**** SUPPLIED MATERIAL ****
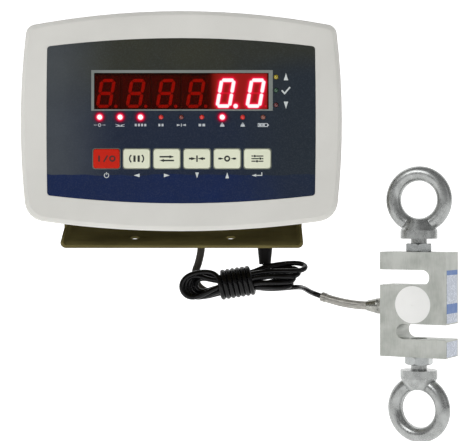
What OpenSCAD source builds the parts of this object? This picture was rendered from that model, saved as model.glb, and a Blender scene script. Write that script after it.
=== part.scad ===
// Crane scale: an LED weight indicator on a tilting bracket, wired to an S-type load cell
// that hangs between two lifting eyes. The origin is the middle of the upper eye,
// +Z is up, +X is to the right of someone who reads the display, and +Y is away from them.

/* [Indicator] */
// Middle of the indicator, left of the load cell's axis
ind_x = -173; // [-190:1:-165]
// Middle of the indicator, above the upper eye's middle
ind_z = 56.4; // [50:0.2:70]
// Width of the face at its corners
face_w = 223.2; // [222:0.2:230]
// Height of the face at its corners
face_h = 139.4; // [139:0.2:142]
// How far each side of the face bows out
side_bow = 4.4; // [3:0.1:6]
// How far the top of the face bows up
top_bow = 10.8; // [8:0.1:12]
// How far the bottom of the face bows down
bottom_bow = 8.7; // [7:0.1:8.8]
// Depth of the front bezel
bezel_d = 15; // [15:0.1:16]
// Depth of the rear shell behind the bezel's gasket
shell_d = 42; // [40:0.5:44]

/* [Display and keys] */
// Distance between digit middles
digit_pitch = 21.6; // [21.2:0.1:22]
// Height of the lit part of a digit
digit_h = 20.9; // [19:0.1:21]
// Distance between key middles
key_pitch = 21.7; // [21.5:0.1:22]
// Width of a key
key_w = 19; // [18:0.1:19.2]
// Height of a key
key_h = 13.9; // [12:0.1:14]

/* [Bracket] */
// How far the indicator leans back on its bracket
lean = 18; // [14:1:22]
// Width over the bracket's arms
bracket_w = 177; // [177:0.5:180]
// Thickness of the bracket's sheet
sheet = 2; // [1.5:0.1:2]
// Distance from the tilt axis down to the bracket's plate
drop = 74.2; // [73:0.2:78]
// Diameter of the bracket's fixing holes
fixing_d = 7; // [5:0.5:8]
// Distance between the fixing holes
fixing_pitch = 71; // [60:1:90]

/* [Load cell] */
// Width of the S block
cell_w = 50.8; // [50.8:0.1:52]
// Thickness of the S block
cell_t = 25.4; // [25:0.1:27]
// Height of the S block
cell_h = 76.2; // [75:0.1:77]
// Height of each slot
slot_h = 11; // [9:0.5:11]
// Thickness of the upper and lower arms
arm_h = 13; // [12.5:0.1:13]
// Turn of the block about its hanging axis
cell_yaw = 28.7; // [0:0.1:40]
// Turn of the upper eye about the hanging axis
upper_yaw = 22; // [-90:1:90]
// Turn of the lower eye about the hanging axis
lower_yaw = 33.5; // [-90:0.5:90]

/* [Lifting eyes] */
// Radius of the ring's middle line
ring_r = 19; // [18.5:0.1:20]
// Radius of the ring's bar
bar_r = 5.5; // [5.4:0.1:6]
// Radius of the eye's flat inner land
eye_r = 13.7; // [13.7:0.1:14]
// Radius of the collar
collar_r = 13.5; // [12:0.1:14]
// Distance from the eye's middle to the collar's seat
seat = 28.5; // [27:0.1:29]

/* [Cable] */
// Diameter of the signal cable
cable_d = 4; // [3:0.1:4.2]
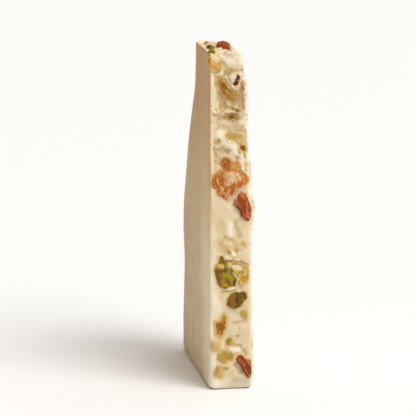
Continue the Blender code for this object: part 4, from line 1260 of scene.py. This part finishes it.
def add_sun():
    """A soft light that falls evenly from the right."""
    light = bpy.data.lights.new("key", "SUN")
    light.energy, light.angle, light.color = SUN_LIGHT, 0.7, NEAR_WHITE
    lamp = add_object("key", light)
    lamp.rotation_euler = (-Vector(SUN_PLACE)).to_track_quat("-Z", "Y").to_euler()


def add_studio():
    """A white studio: a bright ceiling, light walls on the right and a dim warm wall on the left."""
    world = bpy.data.worlds.new("studio")
    bpy.context.scene.world = world
    world.use_nodes = True
    sky = Nodes(world.node_tree)
    way = sky.nodes.new("ShaderNodeSeparateXYZ")
    sky.put(way.inputs[0], sky.nodes.new("ShaderNodeTexCoord").outputs["Generated"])
    right, _, up = way.outputs
    walls = sky.span(right, -0.3, 0.6, 0.02, WALL_LIGHT)
    ceiling = sky.span(up, 0.60, 0.85, 0.0, CEILING_LIGHT)
    colour = sky.mix("MIX", sky.span(right, -0.7, 0.2), (*WARM_WHITE, 1.0), (*NEAR_WHITE, 1.0))
    light = sky.nodes["Background"].inputs
    sky.put(light["Strength"], sky.math("ADD", walls, ceiling))
    sky.put(light["Color"], colour)


def add_camera():
    """The photograph's viewing angle."""
    data = bpy.data.cameras.new("camera")
    data.lens, data.sensor_width = LENS, SENSOR
    data.clip_start, data.clip_end = 0.01, 30.0
    camera = add_object("camera", data)
    camera.location = CAMERA_PLACE
    camera.rotation_euler = (Vector(CAMERA_AIM) - Vector(CAMERA_PLACE)).to_track_quat("-Z", "Y").to_euler()
    bpy.context.scene.camera = camera
    bpy.context.scene.view_settings.view_transform = "Standard"


def main():
    """Everything."""
    add_camera()
    add_studio()
    add_sun()
    add_floor()
    fillings = [Filling(name, index) for index, name in enumerate(FILLINGS)]
    finishes = {slot: filling_material(slot) for slot in LOOKS}
    for filling in fillings:
        filling.add().data.materials.append(finishes[filling.slot])
    chocolate = Chocolate(fillings)
    chocolate.add().data.materials.append(chocolate_material())
    surface = Surface(chocolate, fillings)
    loose = (
        (add_specks(surface), speck_material(), "toasted_nut"),
        (add_crumbs(surface, fillings), crumb_material(), "white_chocolate"),
        (add_sugar(surface, fillings), sugar_material(), "candied_orange"),
    )
    for piece, finish, slot in loose:
        piece.data.materials.append(finish)


main()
****
> _BRIEF_: Copy the lines from the start of the data verbatim, stopping after the line containing "away from them.".

> _EXPECTED ANSWER_:
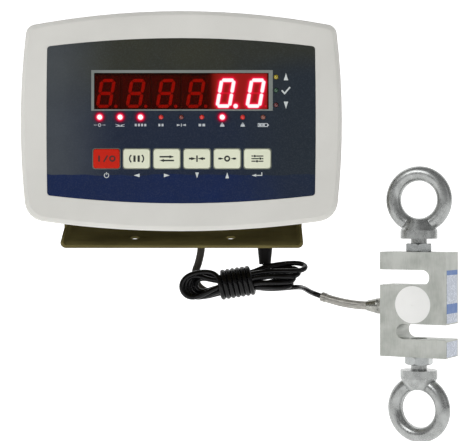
What OpenSCAD source builds the parts of this object? This picture was rendered from that model, saved as model.glb, and a Blender scene script. Write that script after it.
=== part.scad ===
// Crane scale: an LED weight indicator on a tilting bracket, wired to an S-type load cell
// that hangs between two lifting eyes. The origin is the middle of the upper eye,
// +Z is up, +X is to the right of someone who reads the display, and +Y is away from them.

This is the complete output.